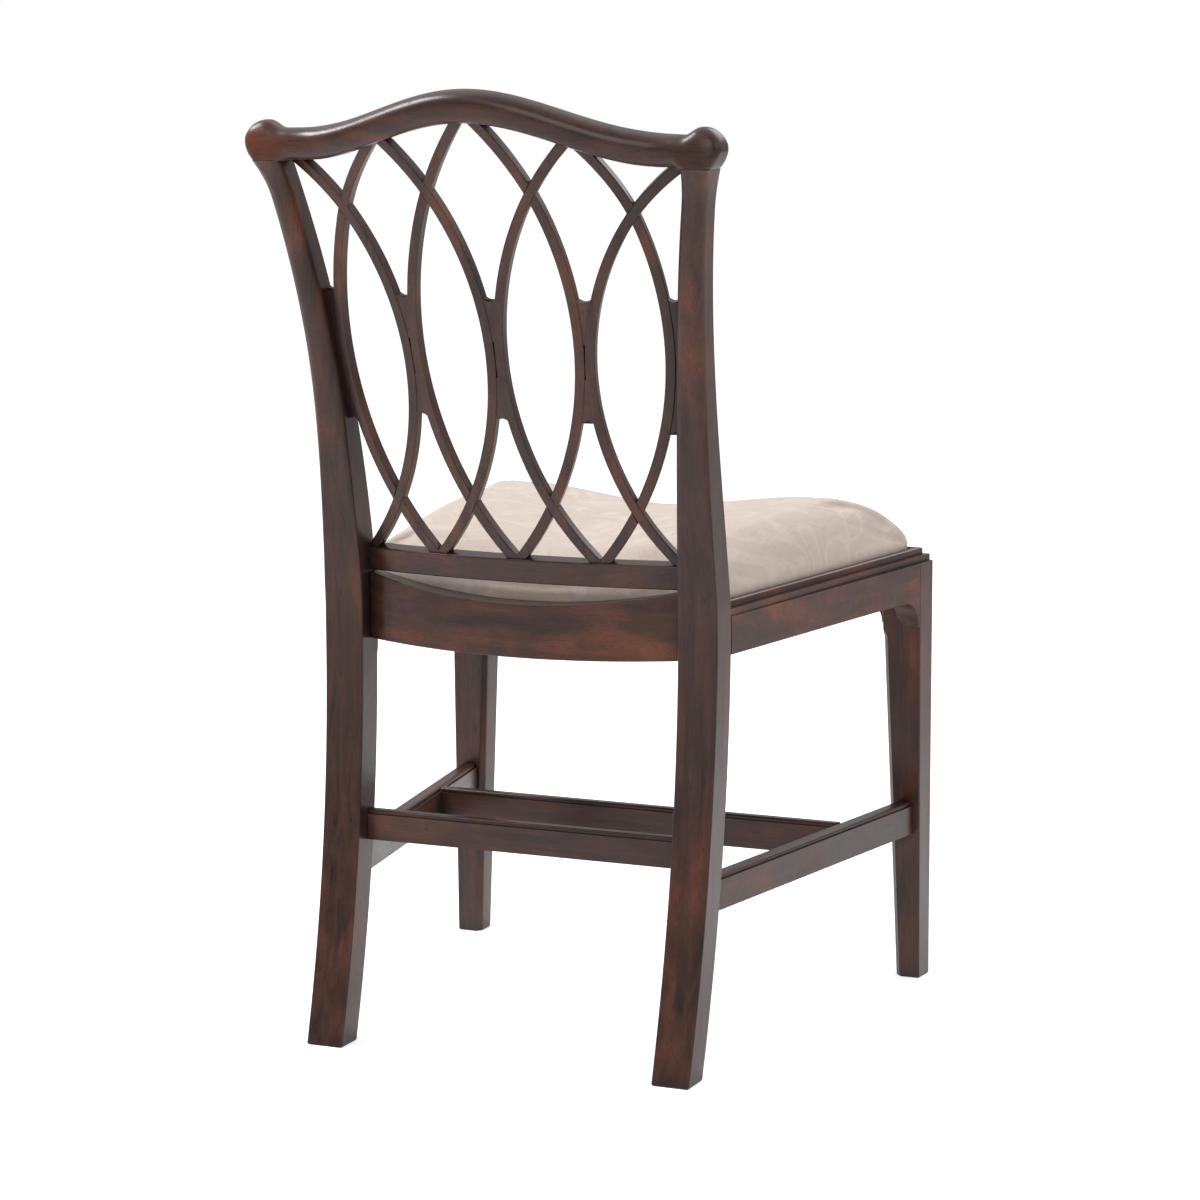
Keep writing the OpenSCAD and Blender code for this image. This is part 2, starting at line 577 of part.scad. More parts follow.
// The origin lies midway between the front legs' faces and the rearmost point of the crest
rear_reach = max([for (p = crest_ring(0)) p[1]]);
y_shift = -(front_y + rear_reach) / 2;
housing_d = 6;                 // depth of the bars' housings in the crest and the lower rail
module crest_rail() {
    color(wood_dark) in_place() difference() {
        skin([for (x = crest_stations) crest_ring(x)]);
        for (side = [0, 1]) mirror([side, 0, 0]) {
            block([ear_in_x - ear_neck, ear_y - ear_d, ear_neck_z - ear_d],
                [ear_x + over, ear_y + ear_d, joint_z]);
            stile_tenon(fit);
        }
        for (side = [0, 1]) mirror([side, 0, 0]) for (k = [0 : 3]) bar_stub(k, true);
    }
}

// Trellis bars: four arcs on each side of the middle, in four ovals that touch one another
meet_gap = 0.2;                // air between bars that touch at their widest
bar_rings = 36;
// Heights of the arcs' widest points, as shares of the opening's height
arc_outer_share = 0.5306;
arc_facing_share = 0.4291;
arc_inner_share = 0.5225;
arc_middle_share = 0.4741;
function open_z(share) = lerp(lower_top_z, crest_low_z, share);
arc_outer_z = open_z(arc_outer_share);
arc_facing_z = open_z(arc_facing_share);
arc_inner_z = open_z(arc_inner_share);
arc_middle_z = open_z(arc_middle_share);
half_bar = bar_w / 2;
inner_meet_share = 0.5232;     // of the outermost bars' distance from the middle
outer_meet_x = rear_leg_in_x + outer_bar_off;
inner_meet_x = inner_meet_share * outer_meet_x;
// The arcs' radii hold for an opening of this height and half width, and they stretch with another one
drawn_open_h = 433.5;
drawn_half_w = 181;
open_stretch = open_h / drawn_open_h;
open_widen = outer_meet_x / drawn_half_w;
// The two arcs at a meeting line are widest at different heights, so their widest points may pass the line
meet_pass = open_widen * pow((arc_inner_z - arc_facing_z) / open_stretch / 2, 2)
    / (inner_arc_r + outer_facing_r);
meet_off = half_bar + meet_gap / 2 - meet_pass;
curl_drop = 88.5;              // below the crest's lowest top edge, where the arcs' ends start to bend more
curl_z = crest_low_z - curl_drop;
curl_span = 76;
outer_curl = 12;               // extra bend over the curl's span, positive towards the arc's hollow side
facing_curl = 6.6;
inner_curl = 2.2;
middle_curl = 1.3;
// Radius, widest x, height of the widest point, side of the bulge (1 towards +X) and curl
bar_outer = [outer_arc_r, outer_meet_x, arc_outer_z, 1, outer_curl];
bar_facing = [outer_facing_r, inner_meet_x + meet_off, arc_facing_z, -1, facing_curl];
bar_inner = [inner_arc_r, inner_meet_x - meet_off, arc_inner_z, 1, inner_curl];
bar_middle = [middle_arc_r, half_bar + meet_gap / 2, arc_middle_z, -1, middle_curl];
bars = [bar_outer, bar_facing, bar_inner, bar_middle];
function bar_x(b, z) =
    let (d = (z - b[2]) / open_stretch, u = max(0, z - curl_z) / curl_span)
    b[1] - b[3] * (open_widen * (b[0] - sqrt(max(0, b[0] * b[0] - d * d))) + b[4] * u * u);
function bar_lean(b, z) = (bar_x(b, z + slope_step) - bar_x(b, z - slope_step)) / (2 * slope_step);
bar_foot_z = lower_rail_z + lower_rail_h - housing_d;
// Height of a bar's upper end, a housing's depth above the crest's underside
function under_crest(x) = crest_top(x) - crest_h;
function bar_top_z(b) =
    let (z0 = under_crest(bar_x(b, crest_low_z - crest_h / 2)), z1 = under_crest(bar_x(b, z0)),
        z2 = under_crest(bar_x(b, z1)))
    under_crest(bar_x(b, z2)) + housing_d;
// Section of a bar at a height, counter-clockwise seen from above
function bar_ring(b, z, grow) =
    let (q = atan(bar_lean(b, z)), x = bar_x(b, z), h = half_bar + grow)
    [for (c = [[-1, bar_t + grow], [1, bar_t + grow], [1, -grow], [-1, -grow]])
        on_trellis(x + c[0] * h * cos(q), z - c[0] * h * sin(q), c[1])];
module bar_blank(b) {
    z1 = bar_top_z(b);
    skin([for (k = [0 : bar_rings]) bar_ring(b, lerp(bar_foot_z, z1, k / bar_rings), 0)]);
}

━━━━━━

# [Exercise]
Please restate the whole listing word for word.

# [Final answer]
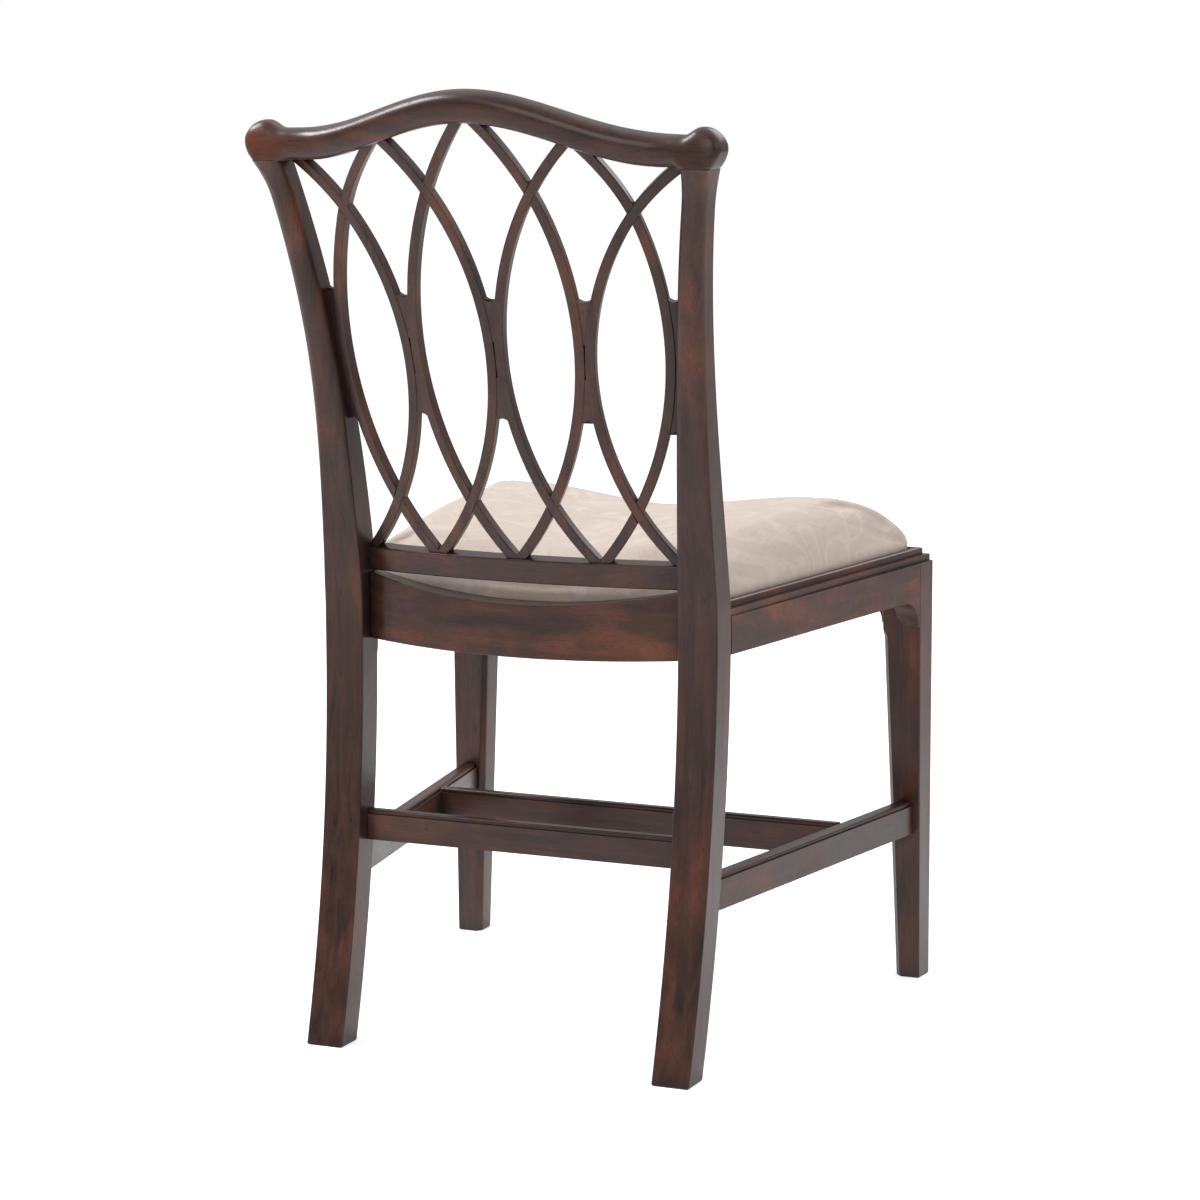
Keep writing the OpenSCAD and Blender code for this image. This is part 2, starting at line 577 of part.scad. More parts follow.
// The origin lies midway between the front legs' faces and the rearmost point of the crest
rear_reach = max([for (p = crest_ring(0)) p[1]]);
y_shift = -(front_y + rear_reach) / 2;
housing_d = 6;                 // depth of the bars' housings in the crest and the lower rail
module crest_rail() {
    color(wood_dark) in_place() difference() {
        skin([for (x = crest_stations) crest_ring(x)]);
        for (side = [0, 1]) mirror([side, 0, 0]) {
            block([ear_in_x - ear_neck, ear_y - ear_d, ear_neck_z - ear_d],
                [ear_x + over, ear_y + ear_d, joint_z]);
            stile_tenon(fit);
        }
        for (side = [0, 1]) mirror([side, 0, 0]) for (k = [0 : 3]) bar_stub(k, true);
    }
}

// Trellis bars: four arcs on each side of the middle, in four ovals that touch one another
meet_gap = 0.2;                // air between bars that touch at their widest
bar_rings = 36;
// Heights of the arcs' widest points, as shares of the opening's height
arc_outer_share = 0.5306;
arc_facing_share = 0.4291;
arc_inner_share = 0.5225;
arc_middle_share = 0.4741;
function open_z(share) = lerp(lower_top_z, crest_low_z, share);
arc_outer_z = open_z(arc_outer_share);
arc_facing_z = open_z(arc_facing_share);
arc_inner_z = open_z(arc_inner_share);
arc_middle_z = open_z(arc_middle_share);
half_bar = bar_w / 2;
inner_meet_share = 0.5232;     // of the outermost bars' distance from the middle
outer_meet_x = rear_leg_in_x + outer_bar_off;
inner_meet_x = inner_meet_share * outer_meet_x;
// The arcs' radii hold for an opening of this height and half width, and they stretch with another one
drawn_open_h = 433.5;
drawn_half_w = 181;
open_stretch = open_h / drawn_open_h;
open_widen = outer_meet_x / drawn_half_w;
// The two arcs at a meeting line are widest at different heights, so their widest points may pass the line
meet_pass = open_widen * pow((arc_inner_z - arc_facing_z) / open_stretch / 2, 2)
    / (inner_arc_r + outer_facing_r);
meet_off = half_bar + meet_gap / 2 - meet_pass;
curl_drop = 88.5;              // below the crest's lowest top edge, where the arcs' ends start to bend more
curl_z = crest_low_z - curl_drop;
curl_span = 76;
outer_curl = 12;               // extra bend over the curl's span, positive towards the arc's hollow side
facing_curl = 6.6;
inner_curl = 2.2;
middle_curl = 1.3;
// Radius, widest x, height of the widest point, side of the bulge (1 towards +X) and curl
bar_outer = [outer_arc_r, outer_meet_x, arc_outer_z, 1, outer_curl];
bar_facing = [outer_facing_r, inner_meet_x + meet_off, arc_facing_z, -1, facing_curl];
bar_inner = [inner_arc_r, inner_meet_x - meet_off, arc_inner_z, 1, inner_curl];
bar_middle = [middle_arc_r, half_bar + meet_gap / 2, arc_middle_z, -1, middle_curl];
bars = [bar_outer, bar_facing, bar_inner, bar_middle];
function bar_x(b, z) =
    let (d = (z - b[2]) / open_stretch, u = max(0, z - curl_z) / curl_span)
    b[1] - b[3] * (open_widen * (b[0] - sqrt(max(0, b[0] * b[0] - d * d))) + b[4] * u * u);
function bar_lean(b, z) = (bar_x(b, z + slope_step) - bar_x(b, z - slope_step)) / (2 * slope_step);
bar_foot_z = lower_rail_z + lower_rail_h - housing_d;
// Height of a bar's upper end, a housing's depth above the crest's underside
function under_crest(x) = crest_top(x) - crest_h;
function bar_top_z(b) =
    let (z0 = under_crest(bar_x(b, crest_low_z - crest_h / 2)), z1 = under_crest(bar_x(b, z0)),
        z2 = under_crest(bar_x(b, z1)))
    under_crest(bar_x(b, z2)) + housing_d;
// Section of a bar at a height, counter-clockwise seen from above
function bar_ring(b, z, grow) =
    let (q = atan(bar_lean(b, z)), x = bar_x(b, z), h = half_bar + grow)
    [for (c = [[-1, bar_t + grow], [1, bar_t + grow], [1, -grow], [-1, -grow]])
        on_trellis(x + c[0] * h * cos(q), z - c[0] * h * sin(q), c[1])];
module bar_blank(b) {
    z1 = bar_top_z(b);
    skin([for (k = [0 : bar_rings]) bar_ring(b, lerp(bar_foot_z, z1, k / bar_rings), 0)]);
}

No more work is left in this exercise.